**Provided material**
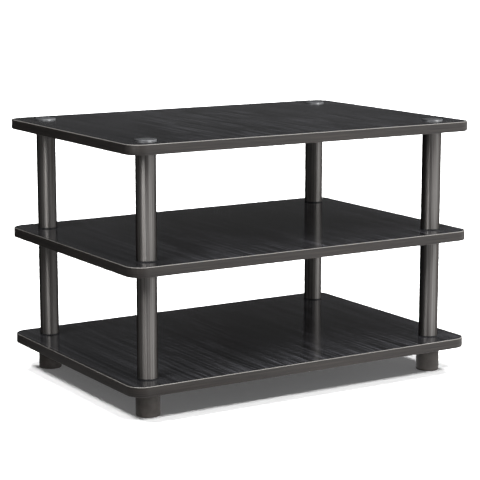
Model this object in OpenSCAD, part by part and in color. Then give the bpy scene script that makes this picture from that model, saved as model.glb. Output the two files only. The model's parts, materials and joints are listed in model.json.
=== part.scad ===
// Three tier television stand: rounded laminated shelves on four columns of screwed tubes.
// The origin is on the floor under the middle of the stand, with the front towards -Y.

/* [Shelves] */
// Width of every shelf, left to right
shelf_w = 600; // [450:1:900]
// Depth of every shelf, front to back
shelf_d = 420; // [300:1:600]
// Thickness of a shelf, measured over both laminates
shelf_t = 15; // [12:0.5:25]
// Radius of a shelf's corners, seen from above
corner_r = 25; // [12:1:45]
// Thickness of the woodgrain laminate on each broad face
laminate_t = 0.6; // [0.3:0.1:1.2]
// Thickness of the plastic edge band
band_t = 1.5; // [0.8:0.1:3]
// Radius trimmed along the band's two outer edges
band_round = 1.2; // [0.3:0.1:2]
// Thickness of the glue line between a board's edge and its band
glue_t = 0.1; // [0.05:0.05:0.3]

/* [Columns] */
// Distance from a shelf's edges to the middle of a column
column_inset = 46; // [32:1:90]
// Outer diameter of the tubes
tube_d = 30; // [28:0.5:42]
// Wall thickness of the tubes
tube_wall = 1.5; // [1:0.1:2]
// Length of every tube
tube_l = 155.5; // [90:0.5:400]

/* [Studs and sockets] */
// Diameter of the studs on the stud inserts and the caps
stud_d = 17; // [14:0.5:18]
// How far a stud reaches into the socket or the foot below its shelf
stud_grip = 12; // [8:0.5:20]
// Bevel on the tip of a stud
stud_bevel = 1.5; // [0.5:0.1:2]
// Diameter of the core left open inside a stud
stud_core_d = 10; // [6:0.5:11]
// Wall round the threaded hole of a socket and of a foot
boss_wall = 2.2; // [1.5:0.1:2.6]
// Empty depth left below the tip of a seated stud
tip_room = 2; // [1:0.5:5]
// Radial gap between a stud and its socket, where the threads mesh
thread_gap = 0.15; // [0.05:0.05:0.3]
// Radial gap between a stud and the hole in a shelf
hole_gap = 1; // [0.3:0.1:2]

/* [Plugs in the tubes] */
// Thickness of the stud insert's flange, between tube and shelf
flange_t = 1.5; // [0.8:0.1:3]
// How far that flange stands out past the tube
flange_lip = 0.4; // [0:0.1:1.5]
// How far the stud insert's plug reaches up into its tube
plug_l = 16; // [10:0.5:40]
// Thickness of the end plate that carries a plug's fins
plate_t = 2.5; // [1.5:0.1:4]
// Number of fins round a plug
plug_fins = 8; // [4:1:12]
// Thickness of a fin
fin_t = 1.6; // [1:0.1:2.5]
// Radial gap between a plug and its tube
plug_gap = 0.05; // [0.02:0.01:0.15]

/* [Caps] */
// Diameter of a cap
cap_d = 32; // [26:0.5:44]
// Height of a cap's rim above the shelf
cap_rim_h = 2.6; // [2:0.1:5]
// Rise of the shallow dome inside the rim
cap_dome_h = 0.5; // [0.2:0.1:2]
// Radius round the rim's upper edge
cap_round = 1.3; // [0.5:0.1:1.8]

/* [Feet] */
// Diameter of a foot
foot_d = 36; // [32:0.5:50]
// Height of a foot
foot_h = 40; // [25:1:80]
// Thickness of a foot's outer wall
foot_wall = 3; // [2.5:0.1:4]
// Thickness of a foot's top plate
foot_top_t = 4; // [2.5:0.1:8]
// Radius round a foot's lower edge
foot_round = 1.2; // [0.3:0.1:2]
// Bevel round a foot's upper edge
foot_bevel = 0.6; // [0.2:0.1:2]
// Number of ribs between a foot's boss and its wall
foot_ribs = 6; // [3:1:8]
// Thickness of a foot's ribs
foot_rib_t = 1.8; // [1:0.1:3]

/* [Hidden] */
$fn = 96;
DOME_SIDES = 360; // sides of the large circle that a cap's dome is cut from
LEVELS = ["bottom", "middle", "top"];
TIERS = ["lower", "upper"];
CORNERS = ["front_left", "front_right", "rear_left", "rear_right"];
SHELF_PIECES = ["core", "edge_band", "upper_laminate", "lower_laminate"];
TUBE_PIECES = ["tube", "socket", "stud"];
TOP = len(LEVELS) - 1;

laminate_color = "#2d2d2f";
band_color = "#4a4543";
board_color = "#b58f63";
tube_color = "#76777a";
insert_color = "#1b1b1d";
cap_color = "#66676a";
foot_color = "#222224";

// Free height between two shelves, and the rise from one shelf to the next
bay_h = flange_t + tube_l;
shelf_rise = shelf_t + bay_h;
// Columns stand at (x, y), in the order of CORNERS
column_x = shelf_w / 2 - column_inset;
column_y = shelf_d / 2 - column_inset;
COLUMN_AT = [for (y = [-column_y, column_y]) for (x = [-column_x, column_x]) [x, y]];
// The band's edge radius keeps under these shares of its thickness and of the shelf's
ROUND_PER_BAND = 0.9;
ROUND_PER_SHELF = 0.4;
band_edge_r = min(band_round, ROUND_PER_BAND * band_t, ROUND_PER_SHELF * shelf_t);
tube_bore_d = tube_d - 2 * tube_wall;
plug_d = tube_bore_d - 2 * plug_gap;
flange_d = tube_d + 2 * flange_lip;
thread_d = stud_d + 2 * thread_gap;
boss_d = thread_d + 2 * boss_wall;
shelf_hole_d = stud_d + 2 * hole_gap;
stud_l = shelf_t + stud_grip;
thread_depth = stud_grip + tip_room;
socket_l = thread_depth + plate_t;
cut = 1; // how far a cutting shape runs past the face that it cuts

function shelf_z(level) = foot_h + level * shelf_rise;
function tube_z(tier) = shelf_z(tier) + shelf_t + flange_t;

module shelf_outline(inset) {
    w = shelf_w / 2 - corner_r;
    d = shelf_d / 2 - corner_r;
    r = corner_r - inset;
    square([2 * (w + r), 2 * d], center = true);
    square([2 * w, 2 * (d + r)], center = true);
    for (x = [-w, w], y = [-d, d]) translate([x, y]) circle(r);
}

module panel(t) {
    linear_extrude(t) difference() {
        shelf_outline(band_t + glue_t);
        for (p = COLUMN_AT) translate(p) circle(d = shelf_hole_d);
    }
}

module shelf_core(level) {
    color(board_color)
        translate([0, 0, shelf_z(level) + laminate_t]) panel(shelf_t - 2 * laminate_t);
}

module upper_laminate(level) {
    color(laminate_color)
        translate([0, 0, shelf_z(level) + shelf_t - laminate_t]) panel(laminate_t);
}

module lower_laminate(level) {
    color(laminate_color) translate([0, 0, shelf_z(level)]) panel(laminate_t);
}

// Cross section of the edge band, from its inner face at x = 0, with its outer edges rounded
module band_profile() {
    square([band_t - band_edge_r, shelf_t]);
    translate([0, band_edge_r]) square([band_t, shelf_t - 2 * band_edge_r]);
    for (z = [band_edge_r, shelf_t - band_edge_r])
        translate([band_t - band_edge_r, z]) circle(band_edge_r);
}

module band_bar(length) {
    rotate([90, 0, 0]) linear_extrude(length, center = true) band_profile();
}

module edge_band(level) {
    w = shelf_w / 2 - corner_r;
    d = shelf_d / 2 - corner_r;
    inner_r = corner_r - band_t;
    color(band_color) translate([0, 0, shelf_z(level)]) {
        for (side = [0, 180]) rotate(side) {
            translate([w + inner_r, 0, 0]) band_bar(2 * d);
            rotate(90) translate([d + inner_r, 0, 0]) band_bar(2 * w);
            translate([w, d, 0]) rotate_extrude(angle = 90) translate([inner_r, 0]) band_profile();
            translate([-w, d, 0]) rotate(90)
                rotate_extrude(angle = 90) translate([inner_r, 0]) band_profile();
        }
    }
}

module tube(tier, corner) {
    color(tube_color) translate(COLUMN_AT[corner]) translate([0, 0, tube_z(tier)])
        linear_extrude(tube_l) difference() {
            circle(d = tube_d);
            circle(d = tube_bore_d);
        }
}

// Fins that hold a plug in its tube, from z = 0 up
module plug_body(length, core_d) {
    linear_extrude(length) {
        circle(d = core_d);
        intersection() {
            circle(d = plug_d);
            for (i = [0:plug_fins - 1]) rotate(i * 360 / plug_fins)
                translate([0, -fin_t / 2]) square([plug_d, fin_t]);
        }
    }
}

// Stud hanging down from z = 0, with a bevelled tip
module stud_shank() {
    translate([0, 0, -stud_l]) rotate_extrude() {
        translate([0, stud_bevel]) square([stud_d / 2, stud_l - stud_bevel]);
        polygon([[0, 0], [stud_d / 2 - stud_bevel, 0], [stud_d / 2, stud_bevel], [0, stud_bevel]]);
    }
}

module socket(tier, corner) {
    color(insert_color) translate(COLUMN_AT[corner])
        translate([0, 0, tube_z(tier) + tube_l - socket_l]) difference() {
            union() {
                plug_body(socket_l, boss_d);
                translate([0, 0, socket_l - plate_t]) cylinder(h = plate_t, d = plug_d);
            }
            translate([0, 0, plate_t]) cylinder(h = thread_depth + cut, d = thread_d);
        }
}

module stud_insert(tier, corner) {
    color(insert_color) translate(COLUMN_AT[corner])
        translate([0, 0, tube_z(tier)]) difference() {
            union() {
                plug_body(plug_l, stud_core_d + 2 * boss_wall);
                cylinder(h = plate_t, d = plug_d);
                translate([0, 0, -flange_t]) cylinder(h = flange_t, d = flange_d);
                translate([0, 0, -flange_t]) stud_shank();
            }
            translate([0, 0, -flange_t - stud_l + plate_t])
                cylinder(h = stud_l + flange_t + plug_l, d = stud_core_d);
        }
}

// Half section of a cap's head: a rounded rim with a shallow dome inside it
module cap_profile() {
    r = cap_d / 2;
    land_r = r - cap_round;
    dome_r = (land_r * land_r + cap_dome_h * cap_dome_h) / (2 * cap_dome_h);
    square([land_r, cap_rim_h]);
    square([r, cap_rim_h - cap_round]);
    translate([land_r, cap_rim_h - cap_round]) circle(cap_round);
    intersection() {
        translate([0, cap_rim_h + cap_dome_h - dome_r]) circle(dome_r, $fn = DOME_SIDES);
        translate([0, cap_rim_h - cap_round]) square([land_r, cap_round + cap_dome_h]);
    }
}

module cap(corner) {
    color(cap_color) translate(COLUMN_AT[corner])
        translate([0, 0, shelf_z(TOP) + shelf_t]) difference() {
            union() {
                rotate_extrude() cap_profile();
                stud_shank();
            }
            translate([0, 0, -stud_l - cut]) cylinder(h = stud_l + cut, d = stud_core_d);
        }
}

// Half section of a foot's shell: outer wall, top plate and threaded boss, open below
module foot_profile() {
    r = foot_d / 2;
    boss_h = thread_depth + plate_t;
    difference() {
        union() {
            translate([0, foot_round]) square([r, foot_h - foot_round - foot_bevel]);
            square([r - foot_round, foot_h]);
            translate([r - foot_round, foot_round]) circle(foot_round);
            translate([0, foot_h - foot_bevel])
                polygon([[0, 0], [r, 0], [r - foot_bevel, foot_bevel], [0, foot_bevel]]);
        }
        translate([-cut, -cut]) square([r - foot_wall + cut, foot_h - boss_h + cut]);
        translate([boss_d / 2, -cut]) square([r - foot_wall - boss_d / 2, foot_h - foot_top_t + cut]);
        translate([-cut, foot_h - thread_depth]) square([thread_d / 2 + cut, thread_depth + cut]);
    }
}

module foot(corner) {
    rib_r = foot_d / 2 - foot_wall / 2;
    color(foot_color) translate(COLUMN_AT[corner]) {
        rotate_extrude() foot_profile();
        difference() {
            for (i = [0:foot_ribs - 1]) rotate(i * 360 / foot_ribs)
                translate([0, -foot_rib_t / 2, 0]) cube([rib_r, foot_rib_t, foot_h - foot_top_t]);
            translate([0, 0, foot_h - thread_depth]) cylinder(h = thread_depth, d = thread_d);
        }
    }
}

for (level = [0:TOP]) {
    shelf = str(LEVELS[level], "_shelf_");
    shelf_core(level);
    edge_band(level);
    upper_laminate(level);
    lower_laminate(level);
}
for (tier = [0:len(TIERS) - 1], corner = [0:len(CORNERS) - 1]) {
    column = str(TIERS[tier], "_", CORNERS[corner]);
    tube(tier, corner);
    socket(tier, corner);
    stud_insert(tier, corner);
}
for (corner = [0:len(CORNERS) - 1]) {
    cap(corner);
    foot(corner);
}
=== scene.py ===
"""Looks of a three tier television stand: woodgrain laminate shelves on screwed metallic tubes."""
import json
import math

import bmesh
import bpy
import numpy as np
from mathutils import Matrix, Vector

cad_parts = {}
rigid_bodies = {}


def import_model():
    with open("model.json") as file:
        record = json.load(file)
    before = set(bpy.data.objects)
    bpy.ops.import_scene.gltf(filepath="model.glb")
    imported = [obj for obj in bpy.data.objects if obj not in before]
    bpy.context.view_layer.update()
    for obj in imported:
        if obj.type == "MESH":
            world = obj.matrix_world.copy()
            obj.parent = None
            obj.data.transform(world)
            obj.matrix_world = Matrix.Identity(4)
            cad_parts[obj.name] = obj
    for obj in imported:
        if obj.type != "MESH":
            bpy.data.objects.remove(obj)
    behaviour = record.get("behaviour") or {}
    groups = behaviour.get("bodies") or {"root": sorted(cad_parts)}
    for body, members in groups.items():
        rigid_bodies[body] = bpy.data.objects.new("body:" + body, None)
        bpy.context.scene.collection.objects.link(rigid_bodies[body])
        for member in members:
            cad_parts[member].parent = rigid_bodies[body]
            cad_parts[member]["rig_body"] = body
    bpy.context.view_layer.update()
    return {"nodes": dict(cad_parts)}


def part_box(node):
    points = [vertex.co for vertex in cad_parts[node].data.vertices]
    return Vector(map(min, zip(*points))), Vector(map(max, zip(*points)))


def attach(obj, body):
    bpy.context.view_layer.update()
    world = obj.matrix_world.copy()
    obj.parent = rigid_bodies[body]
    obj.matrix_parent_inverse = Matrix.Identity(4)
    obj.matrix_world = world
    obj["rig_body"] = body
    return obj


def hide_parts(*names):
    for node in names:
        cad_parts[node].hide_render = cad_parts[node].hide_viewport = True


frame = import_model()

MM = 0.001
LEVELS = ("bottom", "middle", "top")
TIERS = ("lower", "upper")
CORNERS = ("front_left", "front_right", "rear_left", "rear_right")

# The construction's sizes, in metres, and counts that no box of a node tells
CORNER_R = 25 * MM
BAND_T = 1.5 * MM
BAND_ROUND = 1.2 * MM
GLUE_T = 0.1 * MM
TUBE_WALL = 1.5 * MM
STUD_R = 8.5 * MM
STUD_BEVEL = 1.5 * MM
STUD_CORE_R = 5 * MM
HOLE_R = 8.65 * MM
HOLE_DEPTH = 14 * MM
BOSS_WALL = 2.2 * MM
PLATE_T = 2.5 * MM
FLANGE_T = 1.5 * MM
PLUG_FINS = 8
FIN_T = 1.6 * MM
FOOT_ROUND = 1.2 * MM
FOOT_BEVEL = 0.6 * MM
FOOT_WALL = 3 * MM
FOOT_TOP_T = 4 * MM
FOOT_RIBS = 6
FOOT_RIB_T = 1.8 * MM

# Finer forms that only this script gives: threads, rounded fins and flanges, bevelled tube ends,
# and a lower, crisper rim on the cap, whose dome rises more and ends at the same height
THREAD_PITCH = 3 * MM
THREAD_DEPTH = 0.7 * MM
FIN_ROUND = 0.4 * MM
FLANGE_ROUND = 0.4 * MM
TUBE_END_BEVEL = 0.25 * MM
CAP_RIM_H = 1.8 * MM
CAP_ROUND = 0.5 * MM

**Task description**
Write out, exactly as they stand, the lines from the one containing "for (level = [0:TOP])" through the one containing "imported = [obj", both ends included.

**Written response**
for (level = [0:TOP]) {
    shelf = str(LEVELS[level], "_shelf_");
    shelf_core(level);
    edge_band(level);
    upper_laminate(level);
    lower_laminate(level);
}
for (tier = [0:len(TIERS) - 1], corner = [0:len(CORNERS) - 1]) {
    column = str(TIERS[tier], "_", CORNERS[corner]);
    tube(tier, corner);
    socket(tier, corner);
    stud_insert(tier, corner);
}
for (corner = [0:len(CORNERS) - 1]) {
    cap(corner);
    foot(corner);
}
=== scene.py ===
"""Looks of a three tier television stand: woodgrain laminate shelves on screwed metallic tubes."""
import json
import math

import bmesh
import bpy
import numpy as np
from mathutils import Matrix, Vector

cad_parts = {}
rigid_bodies = {}


def import_model():
    with open("model.json") as file:
        record = json.load(file)
    before = set(bpy.data.objects)
    bpy.ops.import_scene.gltf(filepath="model.glb")
    imported = [obj for obj in bpy.data.objects if obj not in before]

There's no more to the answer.